Distante Nós Vamos está longe de ser um representante significativo dessa linhagem indie; mas tem seu valor. A dupla de atores protagonistas é carismática; o cara do The Office fazendo um personagem engraçado com cenas hilárias, e a Maya Randolph trazendo um tom melancólico e introspectivo. E eles são mesmo o melhor do filme; os coadjuvantes, ainda que se entenda que são caricaturas exageradas e intencionais, não funcionam (mesmo nas mãos de atrizes talentosas como Allison Janney e Maggie Gyllenhaal).
Ainda que o filme tenha um tom auto-indulgente de “crítica à sociedade americana” (que sempre incomodou nos trabalhos anteriores de Mendes), o final me parece um tanto quanto honesto nesse sentido, como se o casal dissesse “ah, bem, somos descolados e tudo o mais, mas no fim das contas vamos formar uma família mais ou menos como todo mundo, e estamos ok com isso”. Ao contrário do que uma leitura rápida poderia dar a entender, parece-me que o filme está menos preocupado em congratular arranjos alternativos de família ou em diagnosticar as mazelas de um sistema tradicional do que em tentar encontrar um caminho mais ou menos próximo do convencional, o melhor que dê pra fazer em dadas circunstâncias.

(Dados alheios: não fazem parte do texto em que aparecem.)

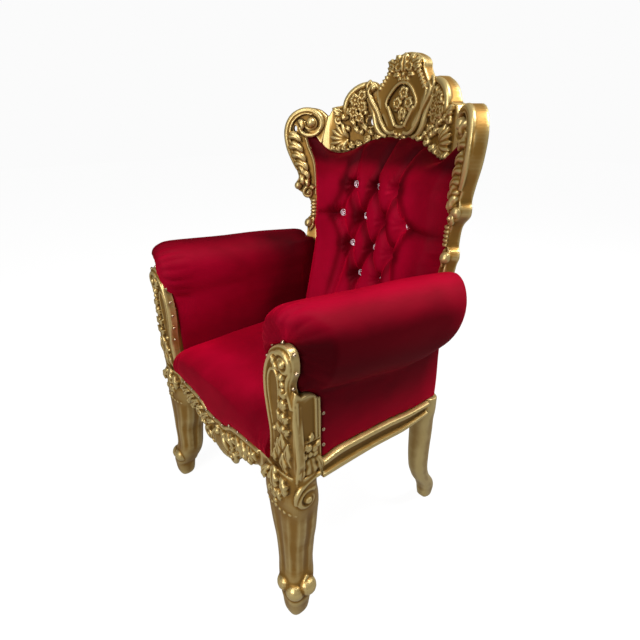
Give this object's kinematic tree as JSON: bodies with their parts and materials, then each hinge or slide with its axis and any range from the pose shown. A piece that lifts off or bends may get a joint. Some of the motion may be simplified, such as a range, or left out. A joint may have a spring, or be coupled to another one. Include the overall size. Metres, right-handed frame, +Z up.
{
  "type": "throne",
  "caption": "Carved and gilded armchair of state with a tall barrel back, deep-buttoned velvet, rolled upholstered arms and a shell apron.",
  "frame": {"origin": "on the floor under the middle of the chair's bounding box", "axes": "+Z up, the seat opens towards -Y, +X is the sitter's left; the chair is symmetric about X = 0"},
  "size_m": [0.777, 0.7114, 1.241],
  "materials": {
    "gilded_wood": "carved wood in satin antique gold",
    "crimson_velvet": "crimson pile velvet",
    "crystal": "clear faceted crystal"
  },
  "bodies": {
    "root": {"crest": "gilded_wood", "back_post_left": "gilded_wood", "back_post_right": "gilded_wood", "front_leg_left": "gilded_wood", "front_leg_right": "gilded_wood", "back_leg_left": "gilded_wood", "back_leg_right": "gilded_wood", "front_rail": "gilded_wood", "side_rail_left": "gilded_wood", "side_rail_right": "gilded_wood", "back_rail": "gilded_wood", "back_pad": "crimson_velvet", "back_panel": "crimson_velvet", "arm_left": "crimson_velvet", "arm_right": "crimson_velvet", "seat_pad": "crimson_velvet", "button_1_1": "crystal", "button_1_2": "crystal", "button_1_3": "crystal", "button_2_1": "crystal", "button_2_2": "crystal", "button_2_3": "crystal", "button_2_4": "crystal", "button_3_1": "crystal", "button_3_2": "crystal", "button_3_3": "crystal", "button_4_1": "crystal", "button_4_2": "crystal"}
  },
  "joints": []
}
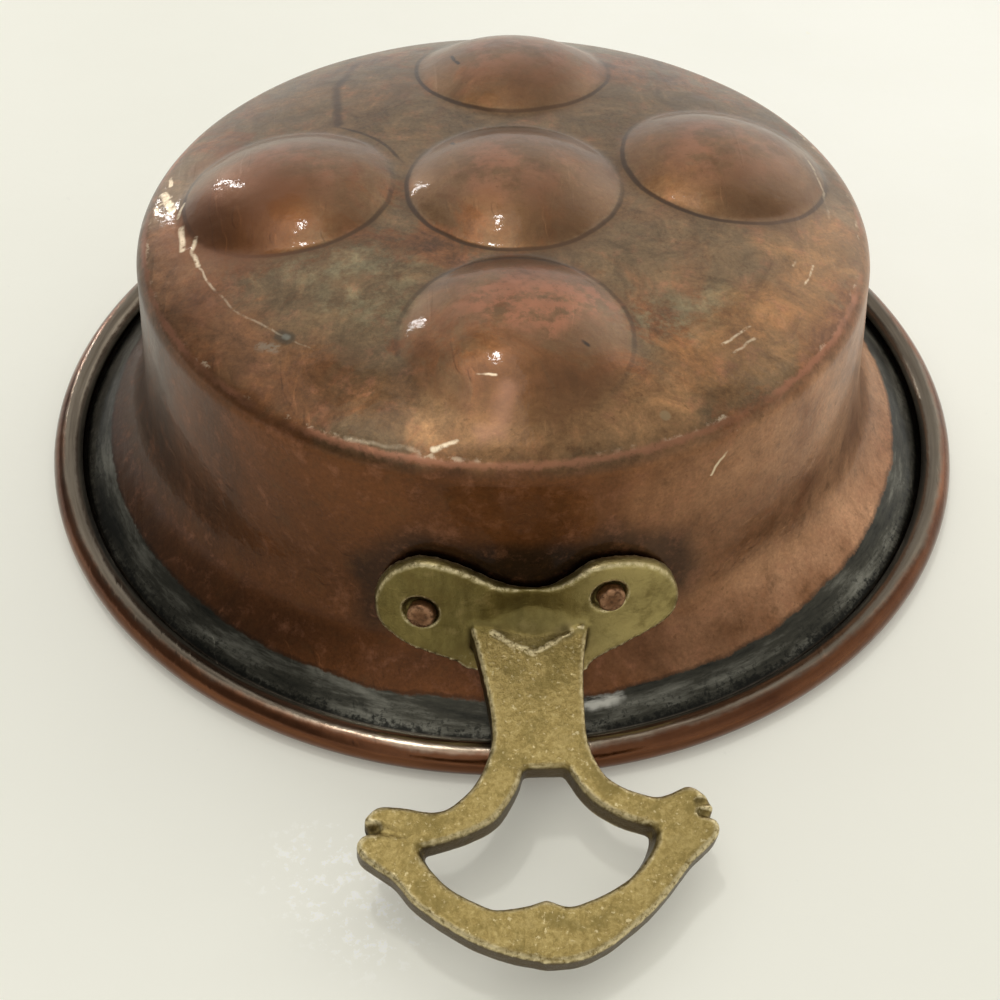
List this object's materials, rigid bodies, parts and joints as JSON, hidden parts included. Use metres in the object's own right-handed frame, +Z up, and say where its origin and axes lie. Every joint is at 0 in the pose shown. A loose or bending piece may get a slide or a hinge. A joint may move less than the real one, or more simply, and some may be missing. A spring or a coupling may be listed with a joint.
{
  "type": "escargot pan",
  "caption": "Round tin-lined copper pan with pressed snail wells, a rolled wired rim and a riveted cast brass loop handle, resting upside down on its rim.",
  "frame": {"origin": "middle of the footprint of pan and handle, on the table that the rim rests on", "axes": "+Z up through the base of the upturned pan, -Y along the handle away from the pan, +X to the right seen from the handle's end"},
  "size_m": [0.17, 0.2064, 0.0586],
  "materials": {
    "copper_shell": "tarnished brown copper, worn pink on the high spots",
    "iron_wire": "dark drawn iron",
    "tin_lining": "dull grey wiped tin",
    "cast_brass": "olive gold, sand-cast grain with worn bright edges",
    "copper_rivet": "dull peened copper"
  },
  "bodies": {
    "root": {"pan_shell": "copper_shell", "rim_wire": "iron_wire", "tin_lining": "tin_lining", "handle": "cast_brass", "rivet_left": "copper_rivet", "rivet_right": "copper_rivet"}
  },
  "joints": []
}
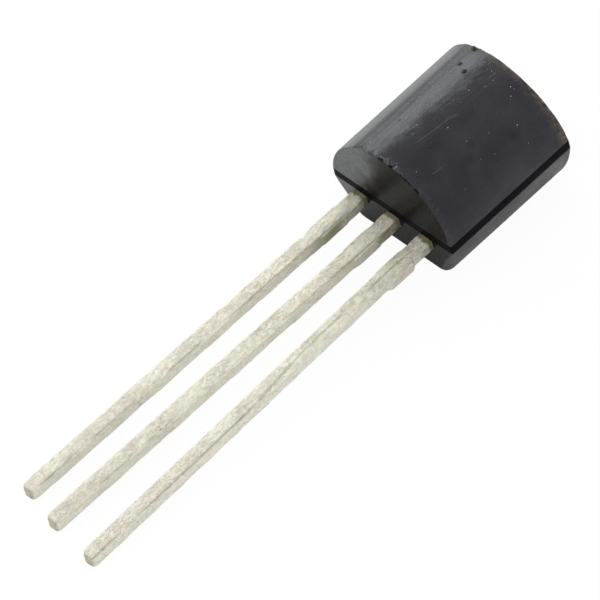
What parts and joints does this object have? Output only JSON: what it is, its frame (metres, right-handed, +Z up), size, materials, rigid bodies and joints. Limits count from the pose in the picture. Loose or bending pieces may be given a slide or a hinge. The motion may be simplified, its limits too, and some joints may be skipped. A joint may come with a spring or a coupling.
{
  "type": "to-92 transistor",
  "caption": "Small-signal transistor: moulded epoxy case with a round back and a flat front, on tinned stamped leads in a row, lying loose.",
  "frame": {"origin": "on the surface that the loose part lies on, under the middle of its bounding box", "axes": "+X along the row of leads, +Y from the lead tips to the far end of the case, +Z up, on the side of the round back"},
  "size_m": [0.0046, 0.0182, 0.0039],
  "materials": {
    "moulded_epoxy": "satin black epoxy, with fine scratches, small pits and a ragged moulding edge",
    "tinned_lead": "dull, rough hot-dipped tin, browned beside the case",
    "silicon": "polished silicon",
    "die_bond": "silver-filled bond",
    "gold_wire": "bright gold"
  },
  "bodies": {
    "root": {"case": "moulded_epoxy", "emitter_lead": "tinned_lead", "collector_lead": "tinned_lead", "base_lead": "tinned_lead", "die": "silicon", "die_attach": "die_bond", "emitter_bond_wire": "gold_wire", "base_bond_wire": "gold_wire"}
  },
  "joints": []
}
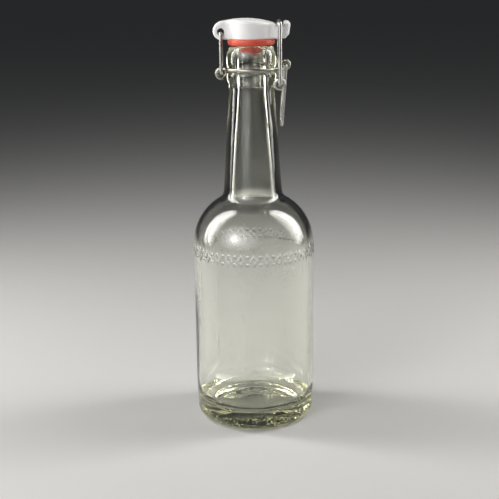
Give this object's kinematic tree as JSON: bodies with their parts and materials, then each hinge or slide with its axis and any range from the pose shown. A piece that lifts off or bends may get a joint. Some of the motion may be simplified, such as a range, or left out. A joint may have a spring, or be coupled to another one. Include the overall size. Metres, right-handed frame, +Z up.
{
  "type": "swing-top bottle",
  "caption": "Small clear glass bottle with a long neck, closed by a porcelain head and rubber gasket held down by a side lever and wire bail.",
  "frame": {"origin": "centre of the bottle's base, on the plane it stands on", "axes": "+Z up the bottle's axis; +X towards the lever and bail, -X towards the hinge link; the front is -Y"},
  "size_m": [0.0676, 0.0674, 0.2239],
  "materials": {
    "glass": "clear soda glass, faint yellow-green in the thick heel, worn and lightly scuffed",
    "neck_wire": "tinned steel wire, dulled",
    "wire": "tinned steel wire, dulled",
    "porcelain": "white glazed porcelain",
    "seal": "red-orange rubber, satin"
  },
  "bodies": {
    "bottle": {"bottle": "glass", "neck_collar": "neck_wire"},
    "link": {"hinge_link": "wire"},
    "head": {"stopper_head": "porcelain", "gasket": "seal"},
    "lever": {"lever": "wire"},
    "bail": {"clamp_bail": "wire"}
  },
  "joints": [
    {"name": "link_swing", "type": "hinge", "parent": "bottle", "child": "link", "pos_m": [-0.0161, 0, 0.1954], "axis": [0, -1, 0], "range_deg": [0, 150]},
    {"name": "head_tilt", "type": "hinge", "parent": "link", "child": "head", "pos_m": [-0.0161, 0, 0.2163], "axis": [0, -1, 0], "range_deg": [0, 104]},
    {"name": "lever_swing", "type": "hinge", "parent": "bottle", "child": "lever", "pos_m": [0.0183, 0, 0.1991], "axis": [0, -1, 0], "range_deg": [0, 110]},
    {"name": "bail_swing", "type": "hinge", "parent": "lever", "child": "bail", "pos_m": [0.0152, 0, 0.18934], "axis": [0, -1, 0], "range_deg": [-77, 0]}
  ],
  "couplings": [
    {"joint": "bail_swing", "follows": "lever_swing", "ratio": -0.69}
  ]
}
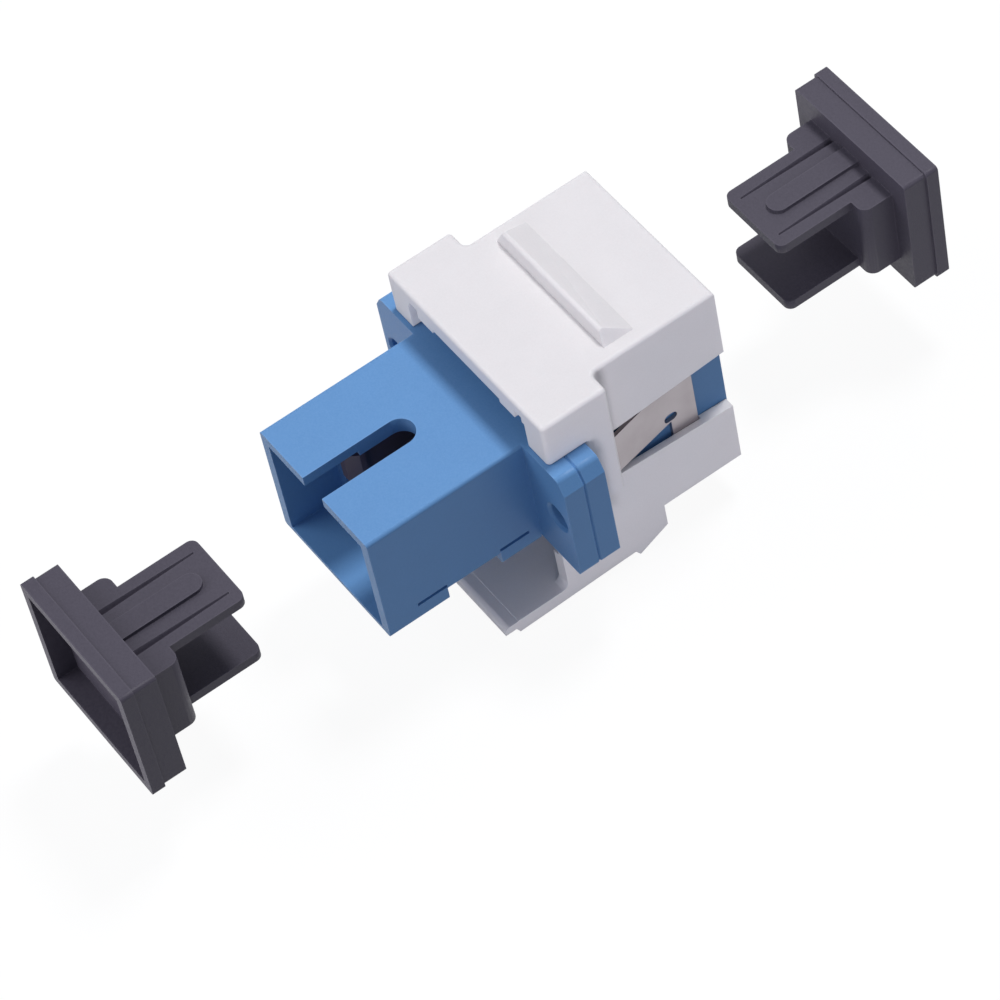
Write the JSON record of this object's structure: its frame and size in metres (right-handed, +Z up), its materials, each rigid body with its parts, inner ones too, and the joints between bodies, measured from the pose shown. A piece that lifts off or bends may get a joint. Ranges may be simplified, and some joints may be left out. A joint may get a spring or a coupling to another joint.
{
  "type": "keystone fibre coupler",
  "caption": "Flanged simplex fibre adapter held in a snap-in keystone frame, with a dust cap pulled off each port.",
  "frame": {"origin": "centre of the alignment sleeve, on the optical axis and midway between the two ports", "axes": "+Y along the optical axis, out of the port at the panel's face; +Z up, on the side of the key slots; +X across the flange"},
  "size_m": [0.022, 0.0668, 0.0221],
  "materials": {
    "blue_plastic": "satin moulded",
    "white_plastic": "satin moulded",
    "insert_plastic": "natural moulded",
    "ceramic": "ground ceramic",
    "spring_steel": "rolled sheet",
    "cap_plastic": "fine matt moulded"
  },
  "bodies": {
    "coupler": {"rear_housing": "blue_plastic", "front_housing": "blue_plastic", "rear_latch_insert": "insert_plastic", "front_latch_insert": "insert_plastic", "alignment_sleeve": "ceramic", "spring_clip": "spring_steel", "keystone_frame": "white_plastic"},
    "rear_cap": {"rear_dust_cap": "cap_plastic"},
    "front_cap": {"front_dust_cap": "cap_plastic"}
  },
  "joints": [
    {"name": "rear_cap_slide", "type": "slide", "parent": "coupler", "child": "rear_cap", "axis": [0, 1, 0], "range_m": [0, 0.01635]},
    {"name": "front_cap_slide", "type": "slide", "parent": "coupler", "child": "front_cap", "axis": [0, -1, 0], "range_m": [0, 0.01635]}
  ]
}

Sob essa perspectiva, o filme no fim das contas é um “torna-te quem tu és” meio torto, aquela coisa de no final da viagem descobrir que você estava mais ou menos certo desde o início. E, assim, o filme já escapa do que se convencionou como a principal (e mais preguiçosa) crítica a ser feita a esses filmes indie: a de que eles pregam um alternativismo cool quando na verdade são tudo farinha do mesmo saco. E o que me parece latente neles é justamente o contrário: no fim das contas desnudam essa “atitude descolada”, esse desespero por atenção através de frases espertas e roupas diferentes, como mera tentativa de encontrar um lugarzinho confortável num mundo torto. E eu não consigo evitar de me identificar e me simpatizar profundamente com isso.